From the listing below, return each line that includes "three".
--- start of Provided data ---
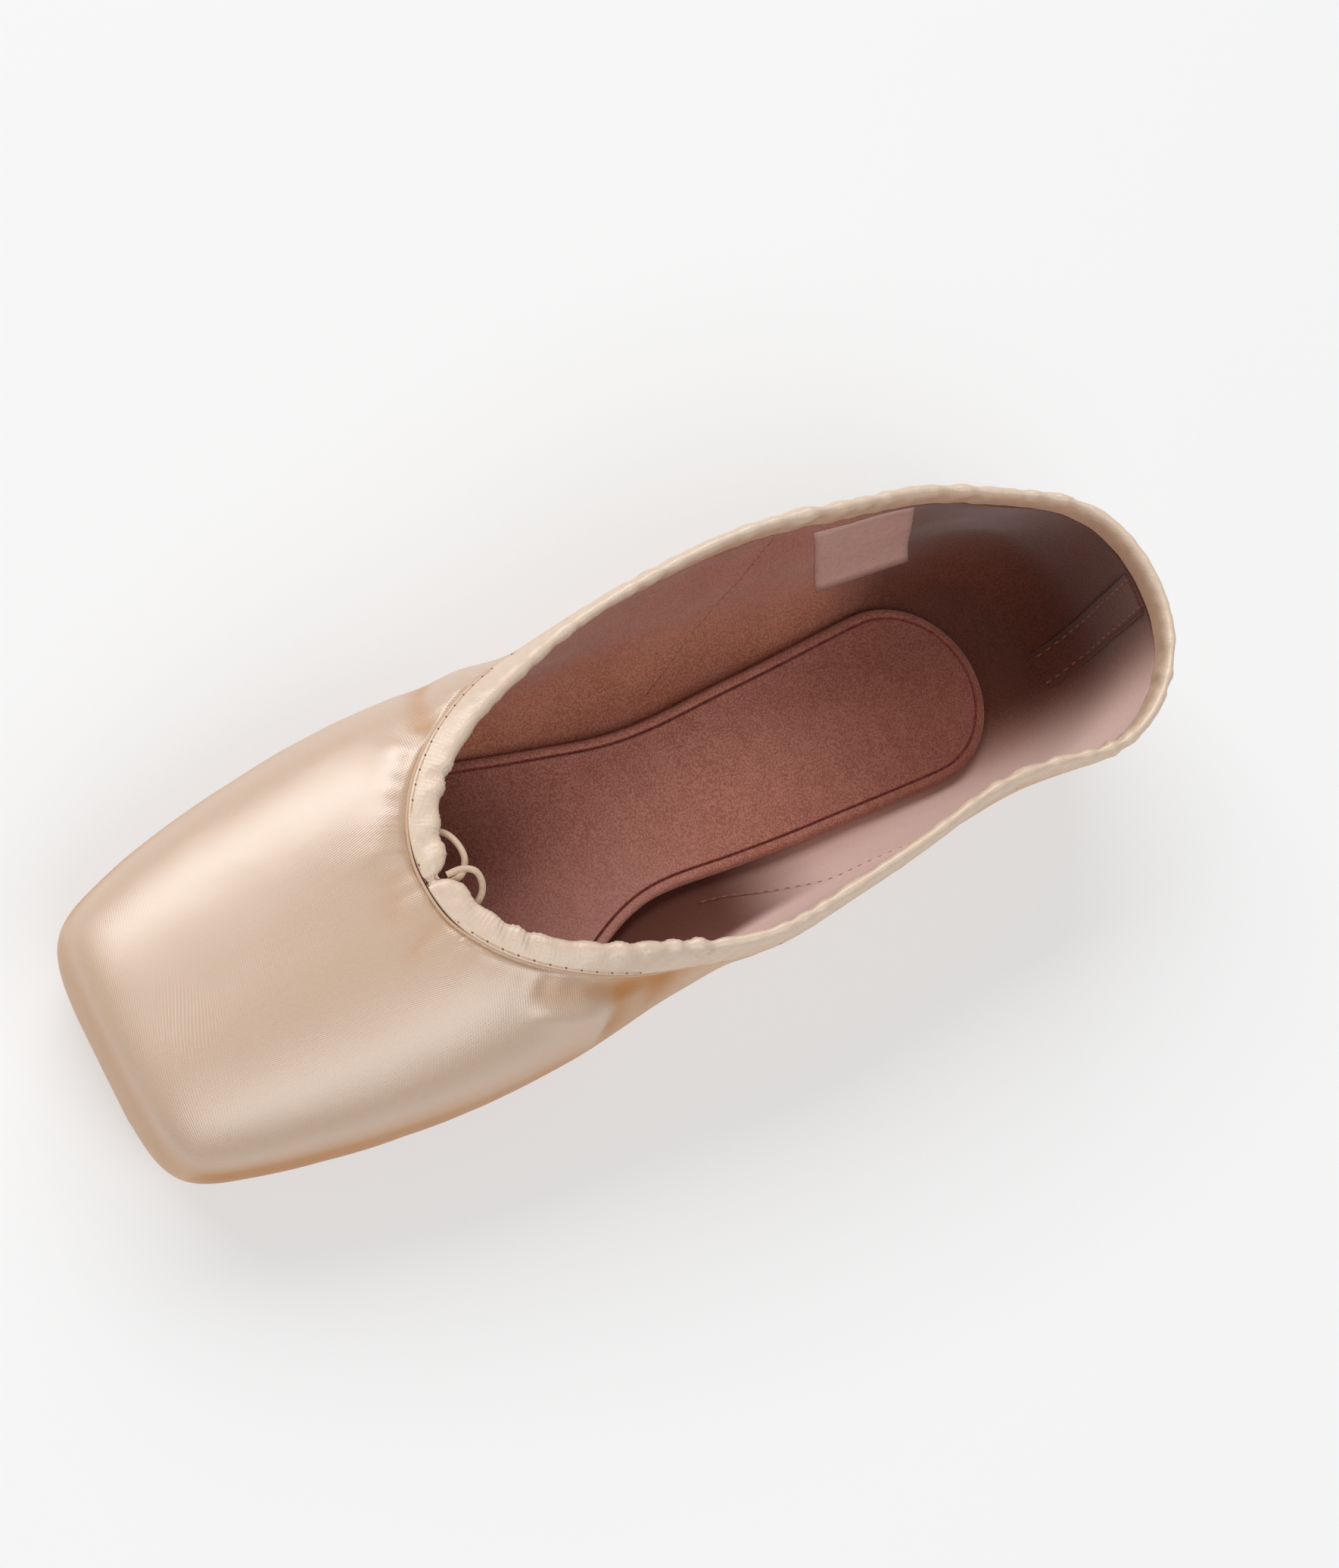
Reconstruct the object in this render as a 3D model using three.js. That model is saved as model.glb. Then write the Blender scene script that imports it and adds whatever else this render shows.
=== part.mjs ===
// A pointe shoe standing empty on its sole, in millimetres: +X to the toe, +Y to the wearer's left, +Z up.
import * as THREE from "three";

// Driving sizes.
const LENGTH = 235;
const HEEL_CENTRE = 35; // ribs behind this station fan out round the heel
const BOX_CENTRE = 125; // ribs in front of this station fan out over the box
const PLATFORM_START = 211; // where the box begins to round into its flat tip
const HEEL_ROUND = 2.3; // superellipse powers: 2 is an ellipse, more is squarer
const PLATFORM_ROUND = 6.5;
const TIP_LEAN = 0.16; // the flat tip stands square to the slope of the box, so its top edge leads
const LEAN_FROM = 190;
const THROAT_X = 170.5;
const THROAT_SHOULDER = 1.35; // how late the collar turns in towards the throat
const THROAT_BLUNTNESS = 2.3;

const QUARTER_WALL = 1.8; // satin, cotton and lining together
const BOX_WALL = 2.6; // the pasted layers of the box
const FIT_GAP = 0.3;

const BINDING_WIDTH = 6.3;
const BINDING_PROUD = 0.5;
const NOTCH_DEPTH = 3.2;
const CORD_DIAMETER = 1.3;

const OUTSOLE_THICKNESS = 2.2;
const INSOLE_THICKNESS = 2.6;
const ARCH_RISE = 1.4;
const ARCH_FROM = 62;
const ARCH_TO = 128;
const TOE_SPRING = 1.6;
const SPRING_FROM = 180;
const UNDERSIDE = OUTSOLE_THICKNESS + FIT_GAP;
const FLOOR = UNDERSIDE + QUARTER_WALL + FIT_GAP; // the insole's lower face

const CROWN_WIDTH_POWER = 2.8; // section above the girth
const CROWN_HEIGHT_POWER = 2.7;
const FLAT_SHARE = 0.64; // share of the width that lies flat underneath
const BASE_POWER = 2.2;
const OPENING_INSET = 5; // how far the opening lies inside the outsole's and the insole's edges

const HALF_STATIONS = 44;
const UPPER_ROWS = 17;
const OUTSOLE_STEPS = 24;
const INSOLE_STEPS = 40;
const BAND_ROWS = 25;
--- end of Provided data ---
* [Result for this task]:
Reconstruct the object in this render as a 3D model using three.js. That model is saved as model.glb. Then write the Blender scene script that imports it and adds whatever else this render shows.
import * as THREE from "three";